Stated task:
Output all of the entries exactly as written.

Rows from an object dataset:
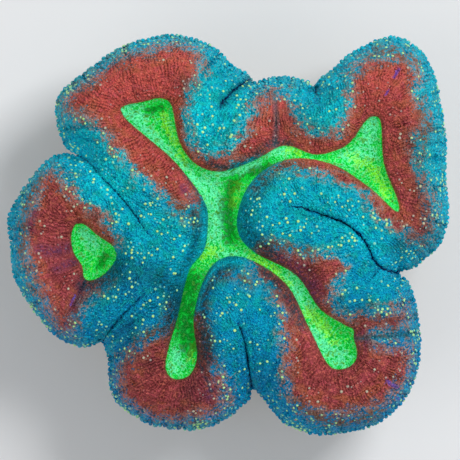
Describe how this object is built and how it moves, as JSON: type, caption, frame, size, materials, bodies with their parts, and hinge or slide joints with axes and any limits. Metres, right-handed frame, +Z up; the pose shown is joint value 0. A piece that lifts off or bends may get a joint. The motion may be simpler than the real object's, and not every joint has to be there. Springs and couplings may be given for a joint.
{
  "type": "brain coral",
  "caption": "Open brain coral: puffy fluted lobes folded round a forked green valley, on a bare stony foot cut off flat.",
  "frame": {"origin": "on the flat cut that the coral rests on, under the middle of its outline's box", "axes": "+Z up out of the cut; +X along the coral's longest side, towards the pair of lobes on the right; +Y towards the two tall lobes at the top"},
  "size_m": [0.0888, 0.0806, 0.04],
  "materials": {
    "flesh": "moist granular flesh, teal with brick-red bands, pale specks and a vivid green valley",
    "skeleton": "dry ribbed stony skeleton, pale cream"
  },
  "bodies": {
    "root": {"brain_coral": "flesh"}
  },
  "joints": []
}
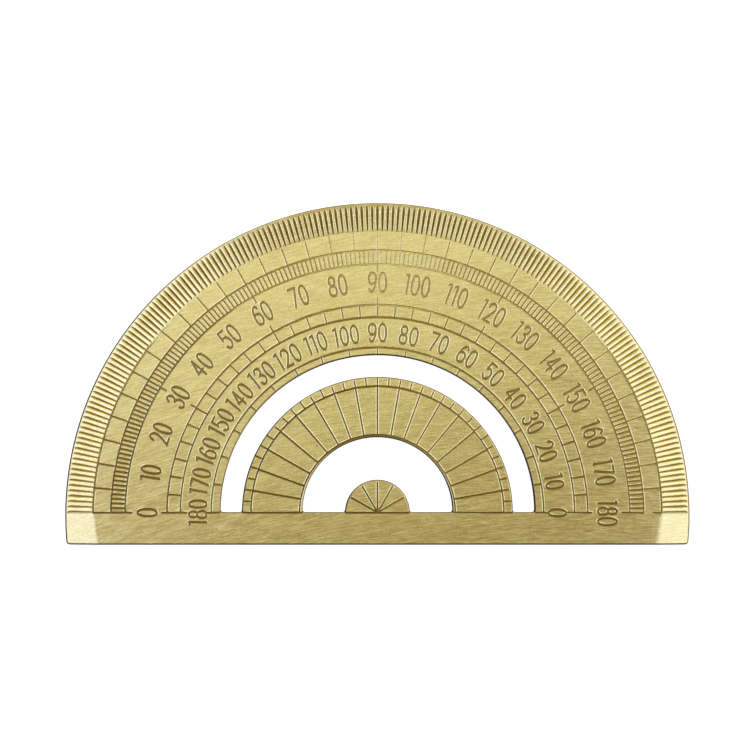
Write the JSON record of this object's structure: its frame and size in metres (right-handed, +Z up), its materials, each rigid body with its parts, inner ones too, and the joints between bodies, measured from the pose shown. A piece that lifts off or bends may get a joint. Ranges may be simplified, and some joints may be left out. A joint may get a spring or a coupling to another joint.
{
  "type": "protractor",
  "caption": "Flat half-round brass protractor with a straight base bar, two pierced arc windows, a reeded rim, engraved degree scales and numerals.",
  "frame": {"origin": "vertex of the angle scales, on the base line, at the plate's underside", "axes": "+X along the base line towards the 0 degree end of the inner scale; +Y towards the 90 degree mark; +Z up out of the graduated face"},
  "size_m": [0.102, 0.0558, 0.0012],
  "materials": {
    "brass": "brushed, lacquered"
  },
  "bodies": {
    "root": {"base_bar": "brass", "outer_scale_arc": "brass", "inner_scale_arc": "brass", "centre_fan": "brass"}
  },
  "joints": []
}
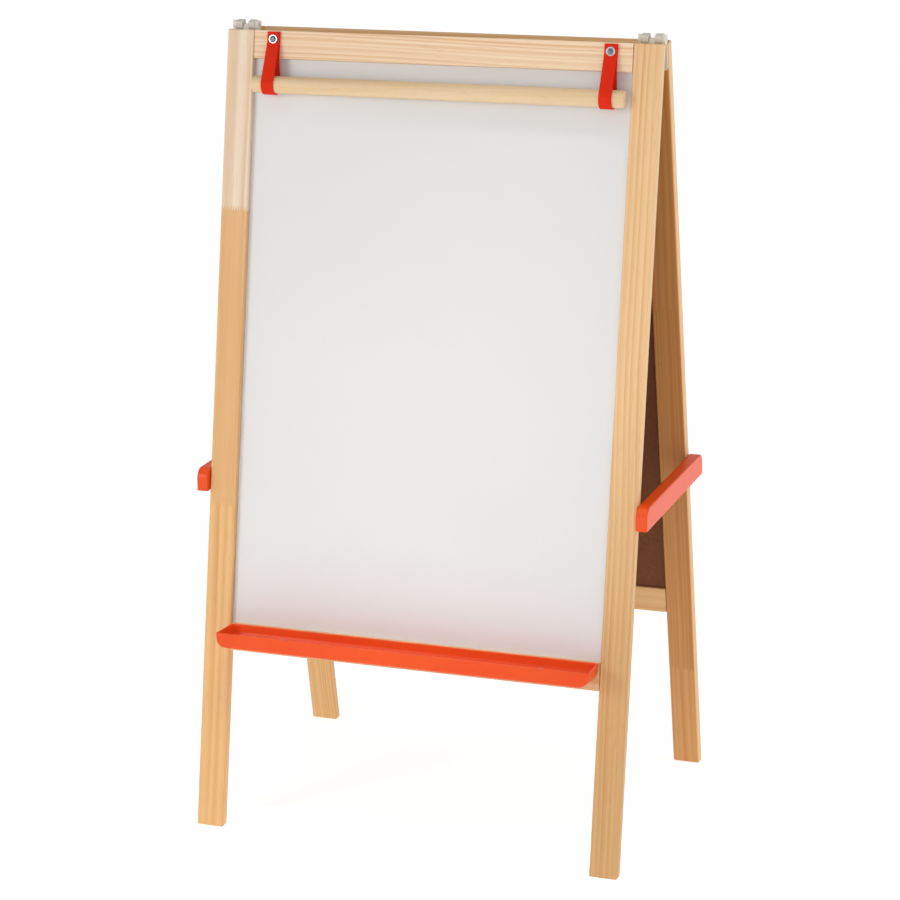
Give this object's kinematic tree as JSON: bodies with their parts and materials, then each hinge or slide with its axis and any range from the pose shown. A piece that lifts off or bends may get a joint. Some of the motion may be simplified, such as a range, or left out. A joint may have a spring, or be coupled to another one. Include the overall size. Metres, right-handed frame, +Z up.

Solved exercise:
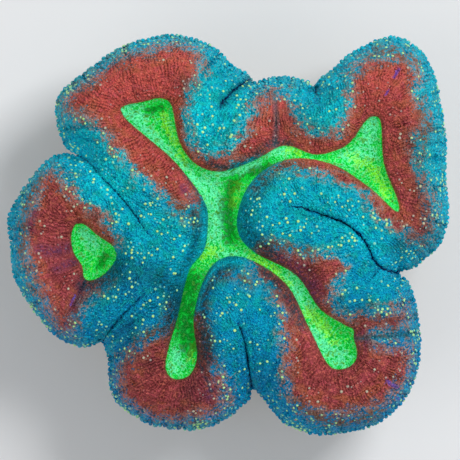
Describe how this object is built and how it moves, as JSON: type, caption, frame, size, materials, bodies with their parts, and hinge or slide joints with axes and any limits. Metres, right-handed frame, +Z up; the pose shown is joint value 0. A piece that lifts off or bends may get a joint. The motion may be simpler than the real object's, and not every joint has to be there. Springs and couplings may be given for a joint.
{
  "type": "brain coral",
  "caption": "Open brain coral: puffy fluted lobes folded round a forked green valley, on a bare stony foot cut off flat.",
  "frame": {"origin": "on the flat cut that the coral rests on, under the middle of its outline's box", "axes": "+Z up out of the cut; +X along the coral's longest side, towards the pair of lobes on the right; +Y towards the two tall lobes at the top"},
  "size_m": [0.0888, 0.0806, 0.04],
  "materials": {
    "flesh": "moist granular flesh, teal with brick-red bands, pale specks and a vivid green valley",
    "skeleton": "dry ribbed stony skeleton, pale cream"
  },
  "bodies": {
    "root": {"brain_coral": "flesh"}
  },
  "joints": []
}
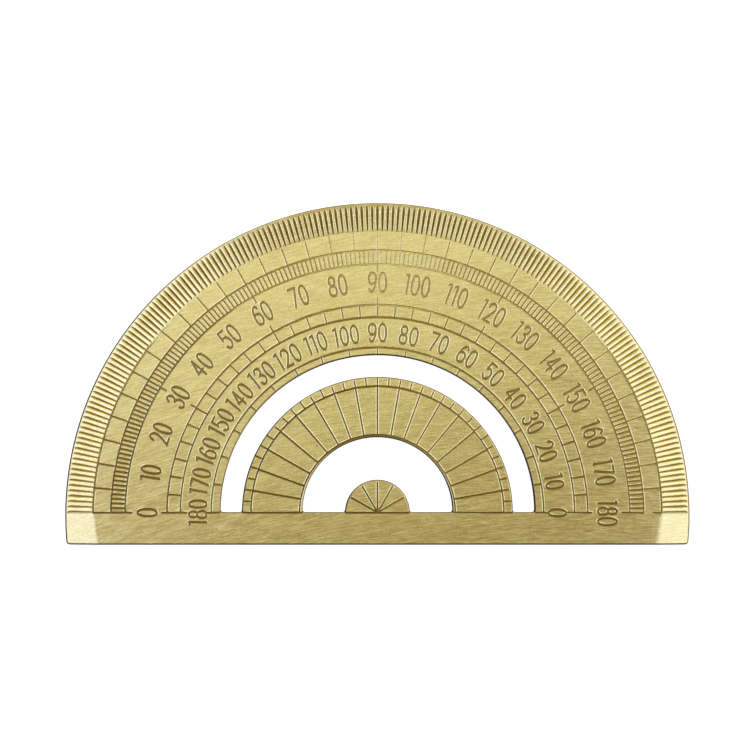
Write the JSON record of this object's structure: its frame and size in metres (right-handed, +Z up), its materials, each rigid body with its parts, inner ones too, and the joints between bodies, measured from the pose shown. A piece that lifts off or bends may get a joint. Ranges may be simplified, and some joints may be left out. A joint may get a spring or a coupling to another joint.
{
  "type": "protractor",
  "caption": "Flat half-round brass protractor with a straight base bar, two pierced arc windows, a reeded rim, engraved degree scales and numerals.",
  "frame": {"origin": "vertex of the angle scales, on the base line, at the plate's underside", "axes": "+X along the base line towards the 0 degree end of the inner scale; +Y towards the 90 degree mark; +Z up out of the graduated face"},
  "size_m": [0.102, 0.0558, 0.0012],
  "materials": {
    "brass": "brushed, lacquered"
  },
  "bodies": {
    "root": {"base_bar": "brass", "outer_scale_arc": "brass", "inner_scale_arc": "brass", "centre_fan": "brass"}
  },
  "joints": []
}
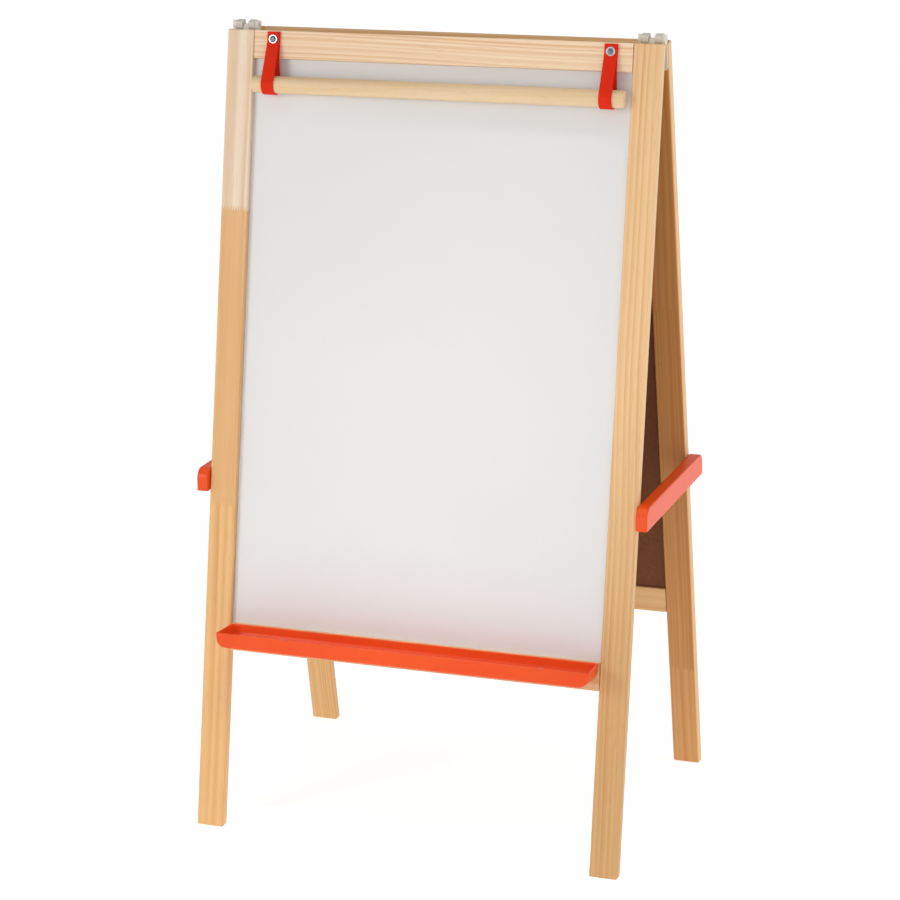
Give this object's kinematic tree as JSON: bodies with their parts and materials, then each hinge or slide with its axis and any range from the pose shown. A piece that lifts off or bends may get a joint. Some of the motion may be simplified, such as a range, or left out. A joint may have a spring, or be coupled to another one. Include the overall size. Metres, right-handed frame, +Z up.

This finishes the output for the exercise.